The only chance a Sherman had against a Panther or a Tiger was to shoot it in the side or rear, where the armor was thinner. This required that the Sherman lay in wait and shoot its victims from hiding.

But the Sherman possessed two less obvious advantages: reliability and simplicity. These may not be very exciting traits, but in the heat of combat a little thing like a sticky clutch can be disastrous. A minor breakdown during a retreat can result in the complete loss of the tank. Such problems were rare with Shermans. And their simplicity made it possible to manufacture them in astounding numbers. Over 49,000 Sherman tanks were built during World War Two -- more than all the tank production of the Third Reich for the entire war.

GMC Truck

The GMC 2 ½ ton 6 x 6 truck was known as the 'Deuce and a half' or more affectionately as 'Jimmy'. A vast number of these ubiquitous load carriers were built - over 562,000 by GMC alone, and 250,000+ by other manufacturers. They were also fitted with a wide variety of other bodies - tankers, operating theatres, dump trucks, & mobile workshops.

P-47 Thunderbolt Airplane

In the entire history of military aviation, there has never been an airplane that could match the P-47 Thunderbolt for ruggedness and dependability. The pilots who flew it into combat called it "The Unbreakable" and "The plane that can do anything." They were not far from wrong. P-47's often came back from combat shot full of holes, their wings and control surfaces in tatters.

On one occasion a Thunderbolt pilot, Lieutenant Chetwood, hit a steel pole after strafing a train over Occupied France. The collision sliced four feet off one of his wings--yet he was able to fly back safely to his base in England.

The P-47's nickname, the Jug, is a commentary about its bloated, pug nosed appearance. The British, however, believed it to be an abbreviation for Juggernaut. Both monikers, in their own way, are true. While hardly an attractive aircraft, it was nonetheless formidable and difficult to bring down.

The Thunderbolt was the largest single engine fighter of World War II, and its appearance led many - particularly in the RAF - to dismiss the design as ungainly and ill-suited for a fighter role against nimble Luftwaffe aircraft, such as the Me109 and FW 190. What the Jug had, however, that the RAF fighters lacked at the time was range. It served as an able bomber escort until late '43 when the Merlin powered Mustangs arrived.

M3 Half Track

The halftrack personnel carrier T14 which was produced in the late 1930's was the prototype for all the wide variety of halftracks produced by the USA during the war years; it soon became standardized as the M2. There were many variations [which included] carriers of the 81mm and 4.2in mortars, 75mm and 105mm howitzers, the 57mm gun and various AA mounts including the 40mm Bofors and multiples - twin .50cal MGs, four .50cal MGs and a 37mm cannon plus twin .50cal MGs.

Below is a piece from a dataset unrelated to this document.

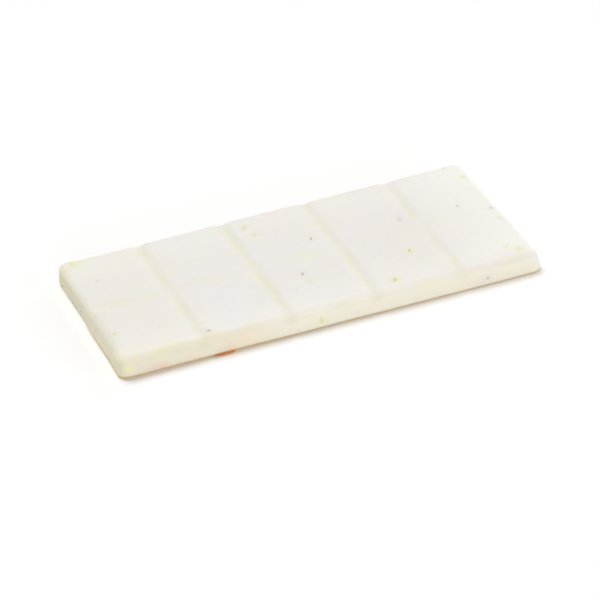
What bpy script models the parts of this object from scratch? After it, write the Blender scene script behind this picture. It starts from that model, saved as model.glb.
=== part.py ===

The halftrack was originally conceived as a recce vehicle, with adequate protection against small arms and a good cross-country performance. It was widely used throughout the army for a variety of jobs. The basic M2 model was intended as an artillery gun tower for the 105mm howitzer. The M3 model was produced concurrently with the M2 and was the basic personnel carrier. It was armed with a .50cal MG on a pedestal mount and had seats for 10 men, so it could carry a rifle squad in the rear, and had a crew of three.

Higgins Boat (LCVP)

"The second class consisted of various types of Higgins landing craft (LCPs, LCPLs, LCVPs, LCMs) constructed of wood and steel that were used in transporting fully armed troops, light tanks, field artillery, and other mechanized equipment and supplies essential to amphibious operations.

It was these boats that made the D-Day landings at Normandy, Guadalcanal, Tarawa, Iwo Jima, Okinawa, Leyte and Guam and hundreds of lesser-known assaults possible. Without Higgins' uniquely designed craft there could not have been a mass landing of troops and material on European shores or on the beaches of the Pacific islands, at least not without a tremendously higher rate of Allied casualties."

Pz. Kpfw. VI 'Tiger' Tank

This tank, originally the Pz. Kpfw. VI, first was encountered by the Russians in the last half of 1942, and by the Western Allies in Tunisia early in 1943. It's colloquial name, Tiger, was adopted officially in February 1944. The current version is Model E.

Unlike the Panther, the Tiger is designed on familiar German lines, but all the dimensions are increased. The main armament is the 8.8cm Kw.K. 36, which is essentially the 8.8cm Flak 36 adapted for turret mounting. The mounting of such a heavy gun has raised considerable problems of rigidity, and consequently the hull is constructed of large plates entirely welded together.

The superstructure is made up in one unit, and welded to the hull. The turret wall is made from a single large piece of armor, 82mm thick, bent into a horseshoe shape. Further, all the armor plates are interlocked, in addition to being welded. The armor of the Tiger, at the time of its appearance, was the thickest ever to be fitted on any German tank, the front vertical plate being 102mm thick, and the hull sides 62mm.

The suspension, which employs interleaved, Christie-type bogie wheels with a very wide track, is reasonably simple and is an effective solution of the suspension problem for such a large and heavy vehicle.

The Tiger engine requires very skilled driving and maintenance to get the best performance, and in the hands of insufficiently trained crews mechanical troubles are apt to appear. This characteristic has been the tank's principal disadvantage.